Entries supplied:
------------------------------------
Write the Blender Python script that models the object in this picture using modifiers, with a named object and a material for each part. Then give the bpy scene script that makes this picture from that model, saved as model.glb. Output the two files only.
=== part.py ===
------------------------------------
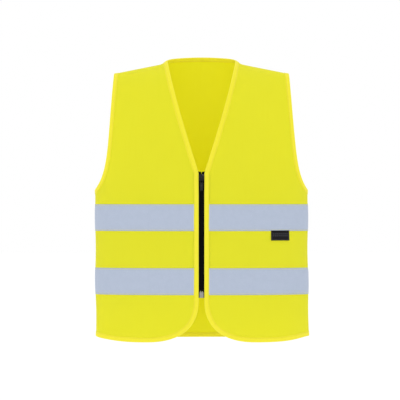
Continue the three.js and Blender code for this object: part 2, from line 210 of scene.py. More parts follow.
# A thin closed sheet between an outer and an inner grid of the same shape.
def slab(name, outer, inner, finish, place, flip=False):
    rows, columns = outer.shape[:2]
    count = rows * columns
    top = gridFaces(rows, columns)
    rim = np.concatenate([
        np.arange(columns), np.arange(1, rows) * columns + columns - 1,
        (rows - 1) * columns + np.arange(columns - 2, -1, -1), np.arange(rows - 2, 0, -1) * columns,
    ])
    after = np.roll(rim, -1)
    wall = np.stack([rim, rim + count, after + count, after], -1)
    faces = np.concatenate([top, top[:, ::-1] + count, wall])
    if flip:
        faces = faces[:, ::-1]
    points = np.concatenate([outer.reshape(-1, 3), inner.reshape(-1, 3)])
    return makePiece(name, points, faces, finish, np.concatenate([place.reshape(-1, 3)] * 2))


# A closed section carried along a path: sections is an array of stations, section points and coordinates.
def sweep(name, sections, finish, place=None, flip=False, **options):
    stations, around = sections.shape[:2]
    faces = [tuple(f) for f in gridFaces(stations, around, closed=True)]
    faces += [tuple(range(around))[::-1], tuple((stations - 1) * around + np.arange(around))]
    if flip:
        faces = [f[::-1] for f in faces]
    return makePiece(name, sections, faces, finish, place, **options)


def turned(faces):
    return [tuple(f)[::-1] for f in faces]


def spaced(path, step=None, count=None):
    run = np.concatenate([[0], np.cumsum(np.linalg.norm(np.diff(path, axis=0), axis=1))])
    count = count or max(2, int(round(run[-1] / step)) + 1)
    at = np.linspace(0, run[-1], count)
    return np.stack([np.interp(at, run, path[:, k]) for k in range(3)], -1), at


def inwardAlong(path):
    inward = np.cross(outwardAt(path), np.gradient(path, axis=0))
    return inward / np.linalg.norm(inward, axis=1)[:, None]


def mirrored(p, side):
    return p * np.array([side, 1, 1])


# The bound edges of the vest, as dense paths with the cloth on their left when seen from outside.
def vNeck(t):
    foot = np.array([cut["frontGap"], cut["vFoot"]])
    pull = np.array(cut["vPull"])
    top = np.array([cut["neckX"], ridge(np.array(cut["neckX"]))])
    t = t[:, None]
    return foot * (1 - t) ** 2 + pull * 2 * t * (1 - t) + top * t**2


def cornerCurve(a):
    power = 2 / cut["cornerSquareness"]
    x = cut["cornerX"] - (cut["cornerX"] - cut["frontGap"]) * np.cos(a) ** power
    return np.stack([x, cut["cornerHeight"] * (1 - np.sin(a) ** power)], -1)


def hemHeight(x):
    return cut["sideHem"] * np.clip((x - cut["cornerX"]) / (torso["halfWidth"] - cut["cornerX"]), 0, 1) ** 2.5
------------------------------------
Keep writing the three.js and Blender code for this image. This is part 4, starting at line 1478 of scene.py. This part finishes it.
------------------------------------
Exercise brief: Starting at the line that contains "Continue the three.js" and ending at the line that contains "return [tuple(f)[::-1] for f in faces]", retype each line exactly; omit everything outside that range.

Solution to this task:
Continue the three.js and Blender code for this object: part 2, from line 210 of scene.py. More parts follow.
# A thin closed sheet between an outer and an inner grid of the same shape.
def slab(name, outer, inner, finish, place, flip=False):
    rows, columns = outer.shape[:2]
    count = rows * columns
    top = gridFaces(rows, columns)
    rim = np.concatenate([
        np.arange(columns), np.arange(1, rows) * columns + columns - 1,
        (rows - 1) * columns + np.arange(columns - 2, -1, -1), np.arange(rows - 2, 0, -1) * columns,
    ])
    after = np.roll(rim, -1)
    wall = np.stack([rim, rim + count, after + count, after], -1)
    faces = np.concatenate([top, top[:, ::-1] + count, wall])
    if flip:
        faces = faces[:, ::-1]
    points = np.concatenate([outer.reshape(-1, 3), inner.reshape(-1, 3)])
    return makePiece(name, points, faces, finish, np.concatenate([place.reshape(-1, 3)] * 2))


# A closed section carried along a path: sections is an array of stations, section points and coordinates.
def sweep(name, sections, finish, place=None, flip=False, **options):
    stations, around = sections.shape[:2]
    faces = [tuple(f) for f in gridFaces(stations, around, closed=True)]
    faces += [tuple(range(around))[::-1], tuple((stations - 1) * around + np.arange(around))]
    if flip:
        faces = [f[::-1] for f in faces]
    return makePiece(name, sections, faces, finish, place, **options)


def turned(faces):
    return [tuple(f)[::-1] for f in faces]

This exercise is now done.